The mechanism makes use of the following properties: GSASL_AUTHID
(for the OpenID User-Supplied Identifier), GSASL_AUTHZID
,
GSASL_OPENID20_REDIRECT_URL
, GSASL_OPENID20_OUTCOME_DATA
,
GSASL_OPENID20_AUTHENTICATE_IN_BROWSER
, and
GSASL_VALIDATE_OPENID20
.
In the client, the mechanism is enabled by default. The
GSASL_AUTHID
property is required and should contain the
User-Supplied OpenID Identifier (for example
https://josefsson.org
). If set, GSASL_AUTHZID
will be used
by the client. The client will be invoked with the
GSASL_OPENID20_AUTHENTICATE_IN_BROWSER
callback to perform the
OpenID authentication in a web browser. The callback can retrieve the
GSASL_OPENID20_REDIRECT_URL
property to find out the URL to
redirect the user to. After authentication, the client can retrieve the
GSASL_OPENID20_OUTCOME_DATA
property with the OpenID Simple
Registry (SREG) attributes sent by the server (if any).

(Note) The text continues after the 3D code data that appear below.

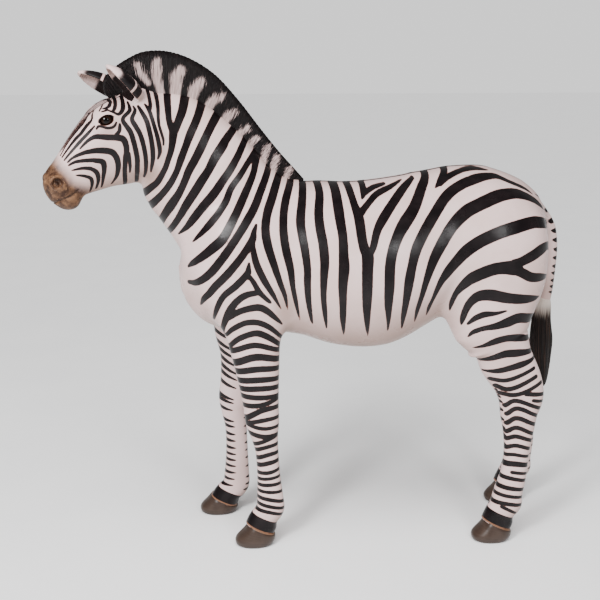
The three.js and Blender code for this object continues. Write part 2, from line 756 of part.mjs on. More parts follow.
function makeDock() {
  const rows = DOCK.map(([x, z, rear, front, half]) => [x, 0, z, rear, front, half, 2]);
  const dock = ringSolid(loftRings(rows, Y_AXIS, 12)).subtract(swollen.trunk);
  return biggest(dock.intersect(ahead([0, 0, TUFT_TOP], [0, 0, 1])));
}

function makeTuft() {
  const rows = TUFT.map(([x, z, rear, front, half]) => [x, 0, z, rear, front, half, 2]);
  const tuft = ringSolid(loftRings(rows, Y_AXIS, 14));
  return tuft.intersect(behind([0, 0, TUFT_TOP], [0, 0, 1]));
}

// ---------------------------------------------------------------- assembly
const PAINT = {
  coat: { color: 0xd8d0cc, roughness: 0.35 },
  mane: { color: 0x1c1718, roughness: 0.5 },
  hoof: { color: 0x564640, roughness: 0.4 },
  eye: { color: 0x120c0a, roughness: 0.08 },
};

const zebra = new THREE.Group();
zebra.position.x = -CENTRE_X;

function place(name, shape, paint) {
  const { vertProperties, triVerts } = shape.getMesh();
  const geometry = new THREE.BufferGeometry();
  geometry.setAttribute('position', new THREE.BufferAttribute(new Float32Array(vertProperties), 3));
  geometry.setIndex(new THREE.BufferAttribute(new Uint32Array(triVerts), 1));
  const mesh = new THREE.Mesh(geometry, new THREE.MeshStandardMaterial({ ...paint, metalness: 0 }));
  mesh.name = name;
  zebra.add(mesh);
}

place('head', makeHead(), PAINT.coat);
place('neck', makeNeck(), PAINT.coat);
place('trunk', makeTrunk(), PAINT.coat);
for (const [name, foot] of Object.entries(FEET)) {
  const [upper, lower] = makeLeg(foot);
  place(`leg_${name}_upper`, upper, PAINT.coat);
  place(`leg_${name}_lower`, lower, PAINT.coat);
  place(`hoof_${name}`, makeHoof(foot), PAINT.hoof);
}
for (const [name, ear] of Object.entries(EARS)) place(name, makeEar(ear), PAINT.coat);
place('eye_left', eyeball(1, EYE_RADIUS), PAINT.eye);
place('eye_right', eyeball(-1, EYE_RADIUS), PAINT.eye);
place('mane', makeMane(), PAINT.mane);
place('tail_dock', makeDock(), PAINT.coat);
place('tail_tuft', makeTuft(), PAINT.mane);

export default zebra;
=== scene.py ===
"""A life-size painted zebra statue: one moulded skin, with mane, tail tuft, hooves and eyes."""
import math

import bpy
import numpy as np
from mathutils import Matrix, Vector


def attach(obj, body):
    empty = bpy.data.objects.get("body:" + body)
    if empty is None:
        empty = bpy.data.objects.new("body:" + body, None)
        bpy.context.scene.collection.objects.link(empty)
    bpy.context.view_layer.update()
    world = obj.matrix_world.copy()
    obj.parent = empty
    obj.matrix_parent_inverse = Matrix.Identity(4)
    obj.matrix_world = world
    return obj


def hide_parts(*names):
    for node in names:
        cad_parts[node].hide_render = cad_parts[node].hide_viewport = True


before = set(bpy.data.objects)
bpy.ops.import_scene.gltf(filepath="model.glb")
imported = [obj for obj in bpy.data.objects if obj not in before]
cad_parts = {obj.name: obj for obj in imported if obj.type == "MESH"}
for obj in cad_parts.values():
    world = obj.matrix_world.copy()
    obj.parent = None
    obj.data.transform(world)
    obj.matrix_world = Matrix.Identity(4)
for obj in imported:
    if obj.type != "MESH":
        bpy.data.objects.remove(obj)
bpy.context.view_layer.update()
MM = 0.001

# ------------------------------------------------------------------ sizes, millimetres
# X runs towards the tail, Y towards the animal's right side, Z up. The middle of the box lies at
# CENTRE_X and moves to X = 0 when a mesh is made.
CENTRE_X = 43.0
HEAD_PITCH = math.radians(40)
HEAD_YAW = math.radians(20)
HEAD_ORIGIN = np.array((-559.0, -28.0, 1582.0))

TRUNK = (      # x, height of the axis, reach up, reach down, half width, fullness
    (-424, 982, 25, 25, 20, 2.0),
    (-408, 982, 92, 102, 72, 2.0),
    (-381, 985, 143, 162, 112, 2.0),
    (-335, 992, 196, 206, 148, 2.0),
    (-250, 1007, 240, 253, 174, 2.1),
    (-120, 1012, 272, 239, 205, 2.2),
    (20, 1002, 303, 243, 238, 2.2),
    (150, 992, 309, 274, 262, 2.15),
    (280, 992, 316, 277, 266, 2.15),
    (400, 1012, 313, 229, 254, 2.15),
    (500, 1042, 304, 190, 236, 2.1),
    (600, 1072, 287, 195, 220, 2.1),
    (700, 1082, 265, 190, 198, 2.1),
    (790, 1087, 216, 165, 160, 2.0),
    (850, 1082, 140, 120, 105, 2.0),
    (880, 1077, 70, 60, 50, 2.0),
)
NECK = (       # x, y, z, reach to the crest, reach to the throat, half width
    (-572, -38, 1570, 60, 70, 45),
    (-540, -35, 1539, 108, 123, 74),
    (-500, -30, 1502, 143, 150, 84),
    (-440, -22, 1452, 170, 168, 95),
    (-385, -14, 1397, 180, 203, 108),
    (-330, -6, 1327, 198, 215, 122),
    (-285, 0, 1237, 230, 202, 142),
    (-235, 0, 1142, 266, 190, 158),
    (-165, 0, 1067, 228, 180, 150),
    (-110, 0, 1022, 100, 100, 80),
)
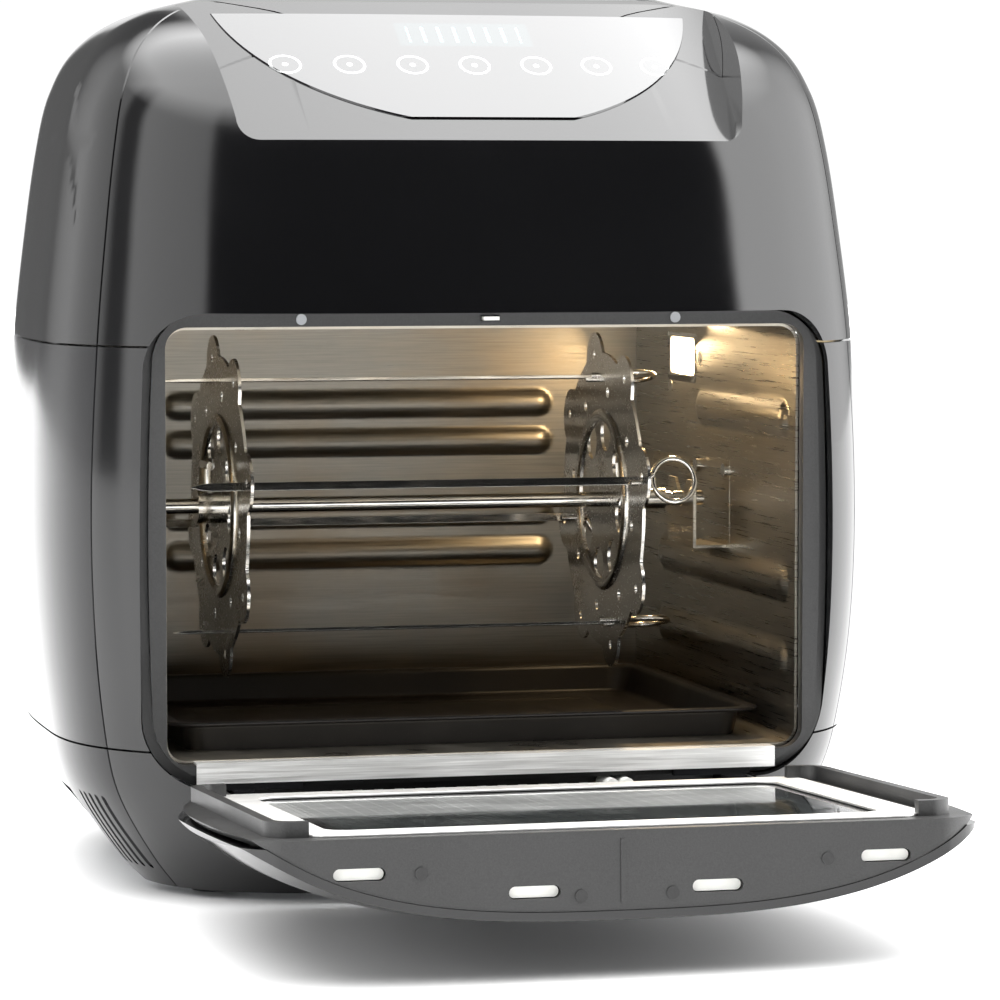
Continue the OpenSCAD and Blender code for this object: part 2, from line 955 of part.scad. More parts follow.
module door_body_solid(inset) {
    casing_solid(opening_low - 1, opening_high + 1, 8, inset);
}
module door_slab(grow, y1) {
    upright(-big / 2, y1)
        opening_outline(grow - door_gap);
}
module window_prism(grow = 0) {
    upright(-big / 2, 0)
        rounded_rect(
            -window_half - grow, window_low - grow, window_half + grow, window_high + grow, 14 + grow
        );
}
module door_outer_shell() {
    color("#17181a")
        swung_open()
            difference() {
                intersection() {
                    door_body_solid(0);
                    door_slab(0, door_inner_y - 3);
                }
                intersection() {
                    door_body_solid(wall);
                    door_slab(2, 100);
                }
                window_prism();
            }
}
module door_outer_glass() {
    color([0.1, 0.1, 0.11, 0.6])
        swung_open()
            difference() {
                intersection() {
                    door_body_solid(0.3);
                    window_prism(-0.4);
                }
                door_body_solid(wall - 0.2);
            }
}
// Rounded slot through the plate along the top edge of the door.
module top_slot(x, y) {
    block([x - 6.8, y - 2.2, 200], [x + 6.8, y + 2.2, 230]);
    for (end = [x - 6.8, x + 6.8])
        z_rod(200, 230, end, y, 2.2);
}
module door_inner_cover() {
    color("#2b2c2c")
        swung_open()
            difference() {
                union() {
                    intersection() {
                        door_body_solid(wall + 0.2);
                        difference() {
                            door_slab(-cover_gap, door_inner_y);
                            door_slab(-cover_gap - cover_t, door_inner_y - cover_t);
                        }
                    }
                    for (side = [-1, 1])
                        block([side * 119 - 2, door_inner_y - 1, 62], [side * 119 + 2, door_inner_y + lip_height, 208]);
                }
                upright(-big / 2, 0)
                    rounded_rect(
                        -window_half - 3, window_low - 3, window_half + 3, window_high + 3, 8.6
                    );
                for (side = [-1, 1])
                    block([side * arm_x - 3.6, -100, 40], [side * arm_x + 3.6, door_inner_y + 1, 50]);
                for (x = [-92, -32, 32, 92])
                    top_slot(x, -80.3 + abs(x) / 7.5);
                for (p = door_screw_places)
                    z_rod(200, 230, p[0], p[1], 1.4);
            }
}
module door_trim_frame() {
    color("#c4c5c2")
        swung_open()
            difference() {
                upright(door_inner_y, door_inner_y + 1)
                    rounded_rect(-112, 56, 112, 212, 10);
                upright(door_inner_y - 5, door_inner_y + 5)
                    rounded_rect(-98, 70, 98, 198, 8);
            }
}
module door_inner_glass() {
    color([0.12, 0.14, 0.14, 0.7])
        swung_open()
            upright(door_inner_y - 3.4, door_inner_y - 0.2)
                rounded_rect(-98.4, 69.6, 98.4, 198.4, 8);
}
module door_hinge_arms() {
    color("#9b9c9c")
        swung_open()
            for (side = [-1, 1])
                difference() {
                    union() {
                        x_rod(side * arm_x - 3, side * arm_x + 3, hinge_y, hinge_z, 5);
                        block([side * arm_x - 3, hinge_y - 3, hinge_z], [side * arm_x + 3, hinge_y + 3, 66]);
                    }
                    x_rod(side * arm_x - 4, side * arm_x + 4, hinge_y, hinge_z, hinge_pin_r);
                }
}
module door_hinge_pins() {
    color("#c8c8c6")
        for (side = [-1, 1])
            x_rod(
                side > 0 ? arm_x - 4 : -lug_x - 5, side > 0 ? lug_x + 5 : -arm_x + 4,
                hinge_y, hinge_z, hinge_pin_r
            );
}
// Soft buttons that the shut door rests against.
module door_bumpers() {
    color("#e6e6e2")
        for (x = [47, 53])
            y_rod(-58, -43.6, x, bumper_z, 2.6);
}
module door_screws() {
    color("#8f908f")
        swung_open()
            for (p = door_screw_places)
                union() {
                    z_rod(door_top_z, door_top_z + 0.5, p[0], p[1], 2.2);
                    z_rod(door_top_z - 5, door_top_z, p[0], p[1], 1.4);
                }
}

// ---- Door switch ----

module door_switch() {
    color("#222326")
        difference() {
            block([-switch_half, frame_y + 5.5, band_z - 1.3], [switch_half, frame_y + 19, band_z + 12]);
            block([-3.4, frame_y + 5, band_z - 1.1], [3.4, frame_y + 16, band_z + 1.1]);
        }
}
module switch_plunger() {
    color("#d9d9d4")
        block([-3, frame_y - plunger_out, band_z - 0.7], [3, frame_y + 12, band_z + 0.7]);
}

// ---- Electrics and rear ----

module control_board() {
    color("#2f6b3f")
        union() {
            block([-62, -20, 262], [62, -18.4, 300]);
            for (x = [-50, 50])
                block([x - 4, -20, cavity_high + 33.2], [x + 4, -18.4, 262.5]);
            for (x = [-40, 0, 40])
                block([x - 9, -18.4, 270], [x + 9, -12, 286]);
        }
}
module power_board() {
    color("#8a6a3a")
        union() {
            block([-60, 184, 90], [40, 185.6, 140]);
            for (x = [-45, -15])
                block([x - 10, 185.6, 100], [x + 10, 206, 126]);
            x_rod(5, 33, 196, 116, 9);
            for (x = [-54, 34], z = [96, 134])
                y_rod(cavity_back + sheet, 184.5, x, z, 3);
        }
}
module exhaust_grille() {
    color("#2a2b2c")
        difference() {
            block([-55.5, 226, grille_low + 0.5], [55.5, 229, grille_high - 0.5]);
            for (z = [grille_low + 6:8:grille_high - 6])
                block([-50, 220, z - 2], [50, 235, z + 2]);
        }
}
module cord_gland() {
    color("#1a1a1b")
        difference() {
            union() {
                y_rod(216, 238, gland_x, gland_z, 8.5);
                difference() {
                    y_rod(224, 238, gland_x, gland_z, 11);
                    casing_solid(gland_z - 14, gland_z + 14, 4);
                }
            }
            y_rod(214, 246, gland_x, gland_z, gland_bore_r);
        }
}
module casing_screws() {
    color("#9d9e9e")
        for (x = [-plate_screw_x, plate_screw_x], y = [20, 170])
            union() {
                z_rod(floor_z - 2, floor_z, x, y, 3.4);
                z_rod(floor_z, floor_z + 6, x, y, 1.8);
            }
}

hood_front();
hood_cover();
left_column();
right_column();
left_side_panel();
right_side_panel();
back_panel();
base_front();
base_rear();
bottom_plate();
front_feet();
rear_feet();
rear_spacers();
display_glass();
opening_frame();
frame_screws();
sill_plate();
hinge_trough();
left_hinge_block();
right_hinge_block();
cavity_liner();
element_guard();
heating_element();
air_shield();
convection_fan();
fan_shaft();
cooling_fan();
fan_motor();
motor_bracket();
lamp_window();
lamp_holder();
lamp_bulb();
lamp_screws();
spit_motor();
drive_socket();
spit_bracket();
bracket_screws();
spit_rod();
left_spit_disc();
right_spit_disc();
skewers();
spit_collars();
drip_tray();
door_outer_shell();
door_outer_glass();
door_inner_cover();
door_trim_frame();
door_inner_glass();
door_hinge_arms();
door_hinge_pins();
door_bumpers();
door_screws();
door_switch();
switch_plunger();
control_board();
power_board();
exhaust_grille();
cord_gland();
casing_screws();
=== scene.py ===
"""Finish of a countertop rotisserie oven: smooth casing, steel cooking space, spit, tray and door."""

import json
import math

import bmesh
import bpy
import numpy as np
from mathutils import Matrix, Vector


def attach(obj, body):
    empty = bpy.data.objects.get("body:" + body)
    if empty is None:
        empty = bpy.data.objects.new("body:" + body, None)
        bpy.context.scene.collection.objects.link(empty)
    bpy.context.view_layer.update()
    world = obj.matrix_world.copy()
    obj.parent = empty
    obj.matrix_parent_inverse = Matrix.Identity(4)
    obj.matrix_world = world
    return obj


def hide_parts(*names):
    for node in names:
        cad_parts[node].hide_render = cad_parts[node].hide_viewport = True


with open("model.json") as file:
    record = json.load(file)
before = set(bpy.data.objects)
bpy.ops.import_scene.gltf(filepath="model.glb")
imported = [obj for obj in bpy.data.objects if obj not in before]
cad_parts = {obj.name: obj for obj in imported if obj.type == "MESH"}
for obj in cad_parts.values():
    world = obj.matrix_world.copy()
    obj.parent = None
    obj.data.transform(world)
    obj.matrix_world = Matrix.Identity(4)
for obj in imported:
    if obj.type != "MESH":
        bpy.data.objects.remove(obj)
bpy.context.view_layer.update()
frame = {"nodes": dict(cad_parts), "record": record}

bl_info = {
    "name": "Rotisserie Oven",
    "version": (1, 0, 0),
    "blender": (4, 5, 0),
    "location": "3D View > Sidebar > Oven",
    "description": "Builds the finished casing, cooking space, spit, tray and door of a rotisserie oven",
    "category": "Object",
}

# ---- Sizes, in millimetres ----

MM = 0.001
BIG = 600.0
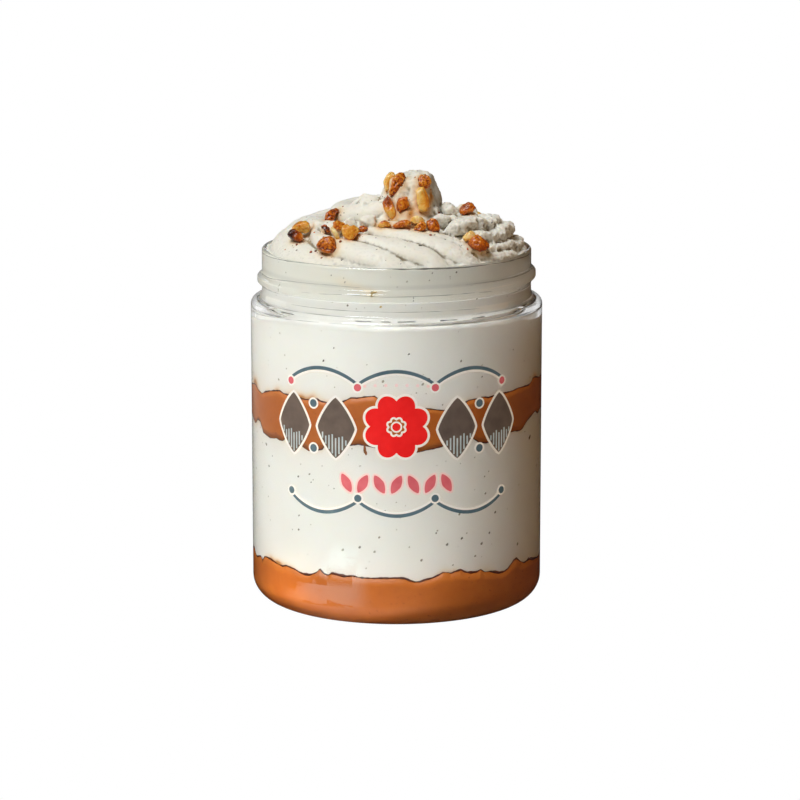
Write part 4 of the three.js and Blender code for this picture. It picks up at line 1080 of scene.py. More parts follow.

In the server, the mechanism is enabled by default. The server will
request the GSASL_OPENID20_REDIRECT_URL
property, and your
callback may inspect the GSASL_AUTHID
to find the OpenID
User-Supplied Identifier. The server callback should perform OpenID
discovery and return the URL to redirect the user to. After this, the
user would access the URL and proceed with authentication in the
browser. The server is invoked with the
GSASL_VALIDATE_OPENID20
callback to perform the actual
validation of the authentication. Usually the callback will perform
some IPC communication with an OpenID consumer running in a web
server. The callback should return GSASL_OK
on successful
authentication and GSASL_AUTHENTICATION_ERROR
on authentication
errors, or any other error code. If the server received some OpenID
Simple Registry (SREG) attributes from the OpenID Identity Provider,
it may use the GSASL_OPENID20_OUTCOME_DATA
property to send
these to the client.
Note that OpenID itself is not implemented by the GNU SASL library. On
the client side, no OpenID knowledge is required, it is only required on
the server side. The client only needs to be able to start a web
browser to access the redirect URL. The server side is expected to use
an OpenID library to generate the redirect URL and to implement the
Service Provider (SP) to validate the response from the IdP. There is a
complete proof-of-concept example with a SMTP server with OpenID 2.0
support distributed with GNU SASL in the examples/openid20/
sub-directory. It uses the JanRain PHP5 OpenID implementation and
require a web server to implement the OpenID SP. The example may be
used as inspiration for your own server implementation. The
gsasl
command line client supports OPENID20 as a client.
The OPENID20 mechanism is specified in RFC 6616.